What is "Employment at Will" and how is it different from "Right to Work"?

"Employment at Will" and "Right to Work" are two different concepts that can be confusing and are often mixed up by employees. But they are very different concepts. 

"Employment at Will" means that an employee can be terminated at any time, for any reason or for no reason at all. If the employer decides to let you go, that's the end of your job--and you have very limited legal rights to fight your termination. If you are employed "at will", your employer does not need good cause to fire you. In every state but Montana (at last check), employers are free to adopt at-will employment policies, and virtually all do. In fact, unless your employer gives some clear indication that it will only fire employees for good cause, the law presumes that you are employed at will.

Even "at will" employees, however, cannot be terminated for an illegal reason. If an employer fires someone because of his or her protected traits (race, age, disability, gender, religion, etc), or in retaliation for protected conduct, it is still illegal - even if the employment was "at will."

"Right to Work" is a very different concept that has to do with union membership. A "right-to-work" law is a state statute that prohibits union security agreements, or agreements between labor unions and employers. Generally speaking, they forbid union "closed shops". A closed shop is one in which union membership is required for employment if your job is covered by an existing collective bargaining agreement between the employer and employee. In a right to work state, a union can be elected to represent the workers but the workers cannot be required to join the union or pay union dues. 

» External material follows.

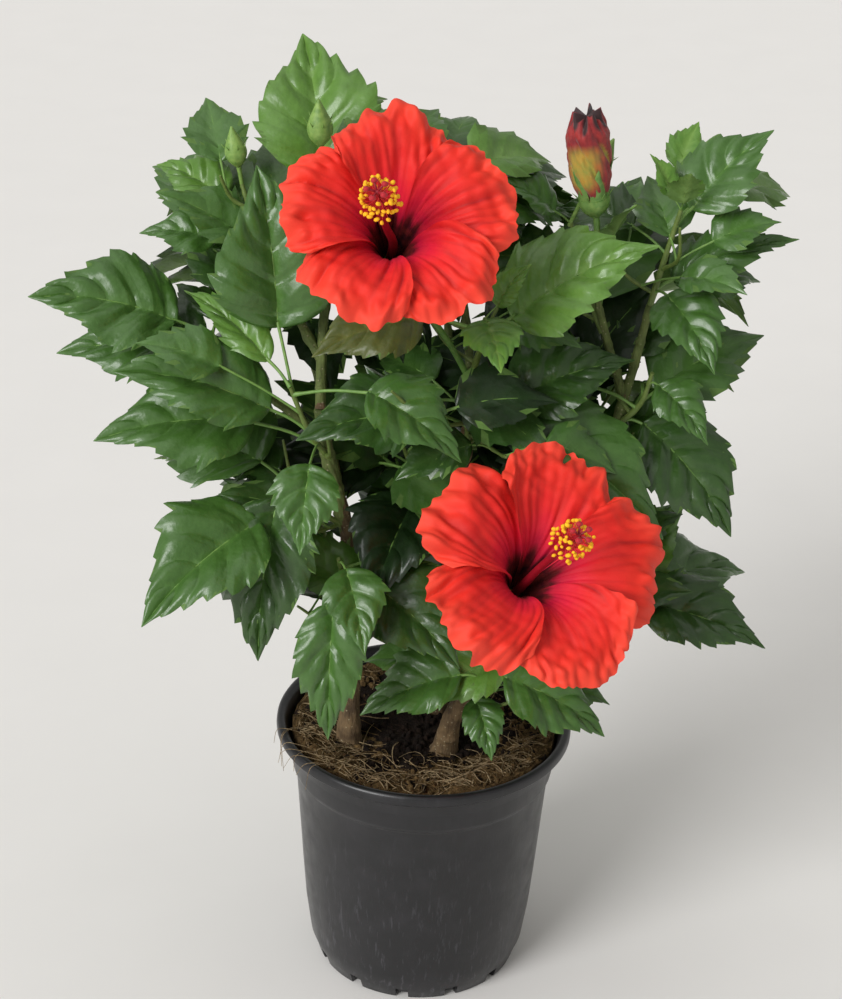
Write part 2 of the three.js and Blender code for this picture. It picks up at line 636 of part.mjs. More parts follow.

The sounds pretty good to many employees at first and Right to Work laws have gained some traction as a result. Right-to-work laws exist in 24 U.S. states, mostly in the southern and western United States, but also including, as of 2012, the midwestern states of Michigan and Indiana. The downside of such laws is that they dramatically weaken unions buy effectively starving them of the funds they need to operate and organize. As a result, union membership in right-to-work states has dropped dramatically. Lower union membership has in turn led to a drop in workers's wages and severe damage to job protections for workers in those states.

Not surprisingly, right-to-work laws have been strongly championed by anti-worker political action groups, such as U.S. Chamber of Commerce. Such groups have spent millions on running misleading advertising and purchasing politicians who will support their efforts to curtail workers' rights and suppress wages.